Enquanto as outras temporadas se focaram mais em retratar o momento presente e a chegada dos membros mais recentes à comunidade dos balls, esta temporada centra-se nos membros mais antigos. Ao longo dos episódios, vamos visitando momentos do passado de algumas das personagens. É feito o uso de flashbacks de momentos anteriores à ação da 1.ª temporada da série, o que nos ajuda a entender a ação no tempo atual e funciona como forma de enriquecimento da história. Ficamos a conhecer o percurso das personagens até ao momento presente, a sua personalidade, bem como os mecanismos de defesa que foram adquirindo como instinto de sobrevivência. Se já não tínhamos uma boa perceção das caraterísticas das personagens, depois destes episódios finais ficamos a conhecê-los de uma forma bastante íntima. Os diálogos são longos e bastante elaborados com uma carga de drama que deixa o espectador colado ao ecrã. Cada episódio de Pose cumpre muito bem a tarefa de equilibrar a linha do cómico com o trágico, sendo que o trágico acaba sempre por ter mais peso.
Em termos de banda sonora, esta ilustra na perfeição a época da série e como sou fã de música dos anos 80, esta componente só veio tornar Pose ainda mais atrativa aos meus olhos. A imagem da série é bastante colorida no contexto dos balls, mas utiliza tons mais neutros nas restantes cenas. Denota-se uma iluminação amarelada alusiva aos filmes produzidos nos anos 80/90.

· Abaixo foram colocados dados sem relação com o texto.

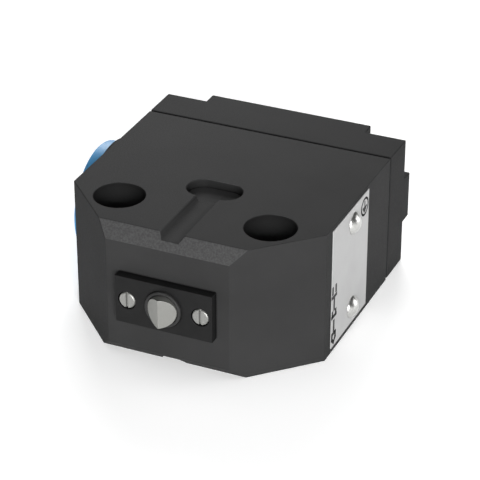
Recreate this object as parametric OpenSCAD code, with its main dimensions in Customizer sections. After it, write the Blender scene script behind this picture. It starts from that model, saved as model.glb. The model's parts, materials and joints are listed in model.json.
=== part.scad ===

Se gostaste das duas primeiras temporadas de Pose, a terceira é um must watch, está muito bem conseguida e, como temporada final, dá uma boa conclusão aos vários acontecimentos, transmitindo mensagens poderosas ao espectador. Se acreditarmos que conseguimos fazer algo já é meio caminho andado para efetivamente o alcançarmos. No final da temporada há uma fala que resume muito bem aquilo que esta série representa: “As casas são lares para todos os que nunca tiveram um. E eles vão continuar a vir para cá, para Nova Iorque, tal como o sol vai nascer.” Pose é união, resiliência, espírito de sacrifício e se gostas de ver as pessoas a lutar por elas mesmas e pela sua felicidade então inspira-te! É sem dúvida uma temporada emocionante que provavelmente levará os mais sensíveis às lágrimas.
Melhor episódio:
Episódio 7 – Series Finale (Part I) – Escolhi este episódio porque me parece ser o culminar da temporada. Arrisco dizer que é o episódio em que mais vemos a resiliência e luta em momentos em que parece já não haver esperança. Por mais que estas pessoas lutem, continuam a ser discriminadas, mas vemos também o espírito de sacrifício dentro da comunidade.
Personagem de destaque:
Pray Tell (Billy Porter) – Esta personagem teve uma evolução incrível ao longo da temporada. Frustrado por ver os amigos partir, vítimas do vírus, é dos mais afetados psicologicamente. No entanto, à medida que os episódios avançam, ele vai ganhando força e vai encarando a vida de outra forma. Oriundo de uma família católica, nunca foi compreendido, ganhando uma revolta contra a igreja. É uma personagem resiliente, corajosa, generosa e amiga dos seus amigos.